Outside of steel ammo, I have not had issues with any other brand or type of ammo. It seems like ammo prices are bottoming out recently so I’m happy to stick to brass ammo these days.
The bad news is that it seems like Magnum Research has discontinued these guns. That always sucks, but they can still be found floating around here and there for a price of around 350 bucks. For that price, they are well worth the cost and are awesome little guns. My only regret is not picking up the 4.5-inch model when I could.
Specifications: Magnum Research MR9 Eagle 9mm Pistol
Caliber – 9mm
Capacity – 15 rounds
Trigger – DA/SA Striker fired
Sights – 3 Dot sights (P99/PPQ Compatible)
Length – 7.13 inches
Barrel Length – 4 inches
Width – 1.28 inches
Height – 5.31 inches
Weight – 24.8 ounces
MSRP – Discontinued, but the pistol can be found for around $300 to $350 online
Ratings (out of five stars):
Style: * * * * *
This is a sleek looking gun. The stainless steel slide looks fantastic, and the black polymer frame is seamless. The MR9 is more squared off and more Americanized than the P99, but it looks fantastic.
Reliability: * * * *
I’m torn on how to rate this. Part of me wants to give it three stars, but the fact remains if you use quality ammunition, the gun runs fine. Steel cased ammo is a big no-go with this gun. JHPs, aluminum cased, brass cased and everything else runs like an absolute champ.
Accuracy: * * * * *
This is an awesomely accurate gun. It’s very easy to shoot, and the trigger is absolutely outstanding. It’s a gun I can give to beginners to teach to shoot and have them hitting paper very quickly.
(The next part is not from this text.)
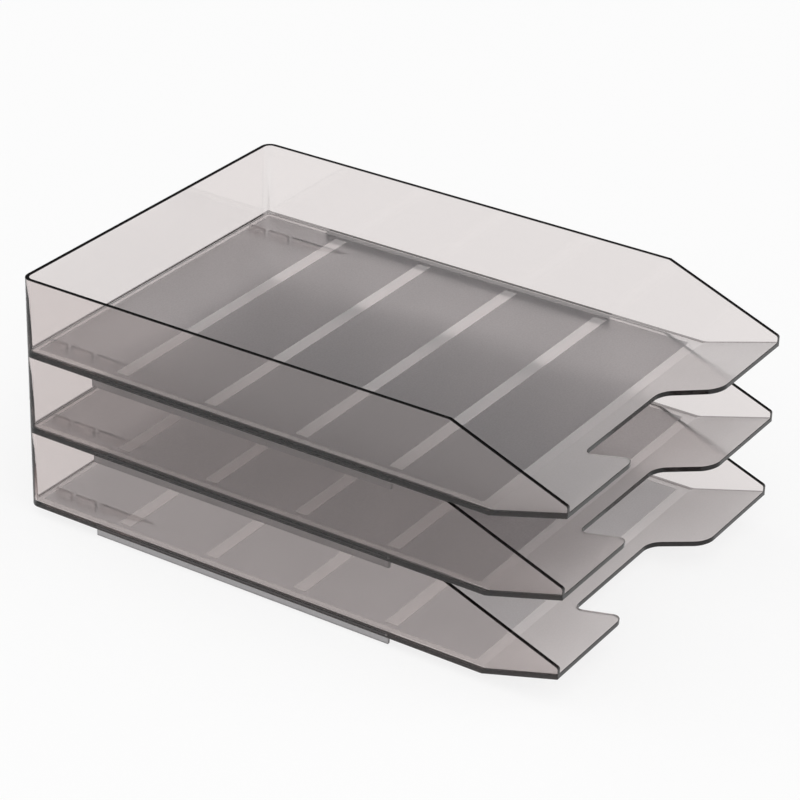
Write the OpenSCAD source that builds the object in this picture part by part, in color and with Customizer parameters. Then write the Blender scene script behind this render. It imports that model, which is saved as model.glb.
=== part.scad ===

You can change the sights…and that’s about it. As a discontinued gun it can be hard to find holsters for it. My suggestion is the Phalanx Defense Stealth Operator, it fits perfectly.
Ergonomics: * * * *
The gun feels excellent in the hand. It’s comfortable and shows the ergos Walther is known for. The one downside is the serrations on the slide which are rather small and shallow.
Overall: * * * *
The MR9 is an excellent handgun. It’s affordable, well made, and has brilliant ergonomics. It’s a shame the gun has been discontinued because the only thing better than a P99 is a stainless P99.